If you’ve been paying attention to me, you’ll recall that I’ve stopped writing for a while to work on my current project, typing up the “weekly” updates I wrote to my friends across the country from 2002 to 2004, and hoo boy is it making me nostalgic. I’m under no illusions, however—I know how utterly miserable I could be at that time in my life, and it really bleeds through onto the updates. Obviously, I was bipolar the whole time and I didn’t know it, so my pattern was a few months of hypo-manic behavior, when I was about what most people would consider normal, if slightly tipsy (i.e. you know how you think, after a drink or two, that you’re particularly charming, funny, good-looking, and the coolest person in the room, even though you’re clearly not?); followed by a deep depression that was on the verge of crippling me. I could see this pattern in the writings I’ve gotten through so far—I’ve been working my way back from the last entry in April, 2004, and I am currently in November, 2002.

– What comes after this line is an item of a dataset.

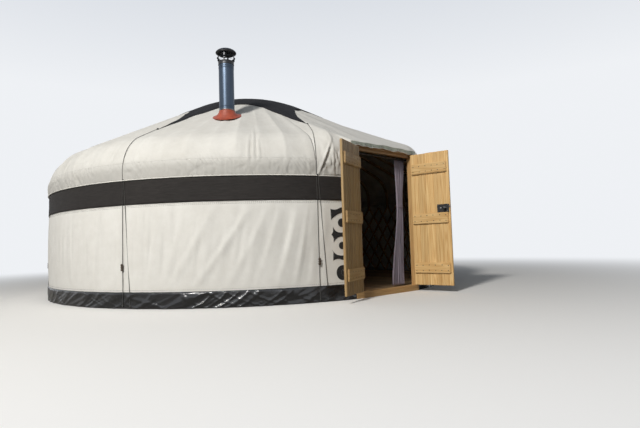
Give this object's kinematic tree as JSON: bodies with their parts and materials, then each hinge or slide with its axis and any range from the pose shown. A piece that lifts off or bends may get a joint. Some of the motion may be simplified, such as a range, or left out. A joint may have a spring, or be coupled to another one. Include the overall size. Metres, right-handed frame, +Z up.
{
  "type": "yurt",
  "caption": "Round lattice-walled tent with a bent-pole roof, cloth cover, star-shaped crown cap, stove flue and a boarded double door.",
  "frame": {"origin": "centre of the round room, on the ground", "axes": "+Z up, the door faces -Y"},
  "size_m": [6.1126, 6.6052, 3.2842],
  "materials": {
    "white_canvas": "woven canvas",
    "band_cloth": "woven canvas",
    "skirt_cloth": "coated cloth",
    "cap_cloth": "woven canvas",
    "lattice_wood": "planed",
    "roof_wood": "planed",
    "floor_wood": "planed",
    "frame_wood": "oiled",
    "door_wood": "oiled",
    "black_iron": "black paint",
    "rope": "braided cord",
    "cleat_wood": "oiled",
    "flue_steel": "brushed",
    "cowl_steel": "black paint",
    "boot_rubber": "matte",
    "curtain_cloth": "plain weave",
    "rail_metal": "black paint",
    "scroll_felt": "felt"
  },
  "bodies": {
    "frame": {"band_left": "band_cloth", "band_right": "band_cloth", "crown_ribs": "roof_wood", "crown_ring": "roof_wood", "curtain": "curtain_cloth", "curtain_rail": "rail_metal", "door_head": "frame_wood", "door_jambs": "frame_wood", "door_poles": "roof_wood", "door_sill": "frame_wood", "floor_boards": "floor_wood", "floor_joists": "floor_wood", "flue_boot": "boot_rubber", "flue_cowl": "cowl_steel", "flue_pipe": "flue_steel", "guy_ropes": "rope", "hinge_flaps": "black_iron", "lattice_1": "lattice_wood", "lattice_2": "lattice_wood", "lattice_3": "lattice_wood", "lattice_4": "lattice_wood", "roof_cloth_door_bay": "white_canvas", "roof_cloth_left_back": "white_canvas", "roof_cloth_left_front": "white_canvas", "roof_cloth_right_back": "white_canvas", "roof_cloth_right_front": "white_canvas", "roof_poles_left": "roof_wood", "roof_poles_right": "roof_wood", "rope_cleats": "cleat_wood", "scroll_panels": "scroll_felt", "skirt_left_back": "skirt_cloth", "skirt_left_front": "skirt_cloth", "skirt_right_back": "skirt_cloth", "skirt_right_front": "skirt_cloth", "star_cap": "cap_cloth", "wall_cloth_left_back": "white_canvas", "wall_cloth_left_front": "white_canvas", "wall_cloth_right_back": "white_canvas", "wall_cloth_right_front": "white_canvas"},
    "left_leaf": {"left_leaf_boards": "door_wood", "left_leaf_ledges": "door_wood", "left_leaf_straps": "black_iron"},
    "right_leaf": {"right_leaf_boards": "door_wood", "right_leaf_ledges": "door_wood", "right_leaf_straps": "black_iron", "lock_case": "black_iron"}
  },
  "joints": [
    {"name": "left_leaf_hinge", "type": "hinge", "parent": "frame", "child": "left_leaf", "pos_m": [-0.532, -3.023, 0.9385], "axis": [0, 0, 1], "range_deg": [-12, 157.5]},
    {"name": "right_leaf_hinge", "type": "hinge", "parent": "frame", "child": "right_leaf", "pos_m": [0.532, -3.023, 0.9385], "axis": [0, 0, 1], "range_deg": [-100.3, 70]}
  ]
}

I’m finding all kinds of weird, sometimes life-changing adventures I had that I have no memory of, like one I ran into recently about how I went to the apartment of “Prince Nabi II of Persia,” who thought that I was a “beautiful man” but was not hitting on me. I’m also finding adventures that I lived through that I documented fully and in rich detail, such as the one I’ll know as “The Love Pentagram” (ask Barry about that one sometime). I’m also finding moments in my life that I will never forget, like the one where I’m pretty sure I got alcohol poisoning at a Halloween Satanicide concert and passed out on a friend’s couch and coated it in vomit, but I devoted maybe a paragraph to them. This has been quite the ride.
I’m seeing friends whose influence in my life I’d underestimated, and I’m seeing friends who were important to me being unrepresented entirely. There’s one in particular who was a really good friend during that period, and I’m not in touch with him anymore, at all. My attempt to reach out to him has been met with crickets, so I’ll just have to let that go. The other friends I have this unshakable urge to reach out to, and I may get to that, we’ll see. There’s one person I really want to say hi to and tell her how important she still is to me, but I know full well she won’t appreciate that, so I’ll have to let that one go too. This is nostalgia, folks.
What it took a while for me to notice was that, if you’re basing your idea on what you read in these updates, I quit smoking forever in November of 2002 and never looked back, when, in reality, I went right back to smoking by December of that year and kept on until May 2007.
Not to mention the drinking.
Imagine the kind of energy it takes to a commute the better part of an hour, work full day, then have an early dinner and drinks with a visiting friend or relative, then catch a movie (with or without a companion), then go out to drinks with another group of friends, then go to a rock concert in a bar with yet another group of friends, then ride the trains home longer than it took you to get here, and smoke a bunch of marijuana before going to bed. That’s the busy end of my schedule, but that kind of thing happened enough times that I’m exhausted just reading about it. Some weeks, I’d be out five days with people, eating and getting drunk. Add in the six months in 2002 and 2003 that I had a girlfriend, that was another person to spend time with. Seventeen-to-nineteen years was a long time ago. These days, I’m going to a Hall & Oates concert this Saturday, and I’m anticipating spending most of Sunday recovering from being out past my bedtime.
In the end, I have to say that I am extraordinarily grateful that I did these updates. They may have annoyed a lot of people who received them back then, but this was a brief, important part of my life, and I’m getting the chance to relive it. After April 2004, my next journal entry (when I started my Livejournal) was in September 2005, and it wasn’t very consistent after that. I didn’t blog or email about my move to Indiana or my wedding ten months later. I don’t really pick up any sort of regularity again until 2013, when I moved to Qatar, and, even then, I don’t really start doing it frequently until December 2018, and we all know what happened then.
I don’t know if this has inspired me to write more about myself—I’m not a very interesting person anymore—but it’s got me appreciating more what I have written and has encouraged me to relive my live at various eventful points and reminds me that I have lived a very exciting life. It’s dull now, but it doesn’t have to me. Maybe I’ll start looking it through that lens that I was wearing almost twenty years ago. Yeah …
I can go for that. (Getting worked up about tomorrow.)